About the Author:
Janet Lewis was a novelist, poet, and short-story writer whose literary career spanned almost the entire twentieth century. The New York Times has praised her novels as "some of the 20th century's most vividly imagined and finely wrought literature." Born and educated in Chicago, she lived in California for most of her adult life and taught at both Stanford University and the University of California at Berkeley. Her works include The Wife of Martin Guerre (1941), The Trial of Sören Qvist (1947), The Ghost of Monsieur Scarron (1959), Good-Bye, Son and Other Stories (1946), and Poems Old and New (1982).
Review:
“A poetic work which exerts a spell-binding effect on the reader...it is with such as Hawthorne that this exquisite and authoritative writer should be ranked.”
― The Guardian
“The musty, historical episode surrounding the publication of a scurrilous pamphlet against Louis XIV and Madame de Maintenon (formerly Mme. Scarron) serves as background to this novel which brilliantly explores the excesses of the French court. Seventeenth century life is examined in terms of both the aristocracy and the working people.
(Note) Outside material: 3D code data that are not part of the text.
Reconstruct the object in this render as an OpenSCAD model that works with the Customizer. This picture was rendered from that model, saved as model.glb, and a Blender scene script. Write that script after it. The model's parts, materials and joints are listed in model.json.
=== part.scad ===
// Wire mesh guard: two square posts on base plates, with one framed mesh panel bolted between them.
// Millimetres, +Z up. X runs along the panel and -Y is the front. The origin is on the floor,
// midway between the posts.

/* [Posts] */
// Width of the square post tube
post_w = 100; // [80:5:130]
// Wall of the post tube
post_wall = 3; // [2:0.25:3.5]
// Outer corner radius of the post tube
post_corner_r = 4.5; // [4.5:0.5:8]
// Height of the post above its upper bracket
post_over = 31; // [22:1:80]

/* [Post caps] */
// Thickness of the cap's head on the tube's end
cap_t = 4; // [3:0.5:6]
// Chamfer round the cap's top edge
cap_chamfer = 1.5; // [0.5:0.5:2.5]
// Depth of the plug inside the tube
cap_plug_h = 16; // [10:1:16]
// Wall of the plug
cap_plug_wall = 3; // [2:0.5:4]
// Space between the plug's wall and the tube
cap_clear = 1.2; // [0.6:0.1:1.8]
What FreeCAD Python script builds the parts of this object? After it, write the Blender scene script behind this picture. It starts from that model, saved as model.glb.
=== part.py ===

In fact, one of the most effective elements in the novel is the description of the daily life of a bookbinder and his family. The essential humanity of the characters dominates the sometimes grim plot which blends truth and imagination. And, as always, Janet Lewis writes with wonderful lucidity.”
― Writer's Choice
"Bristles with characterization, the atmosphere of a cruel and dingy Paris, considerable suspense, and the smell of blood."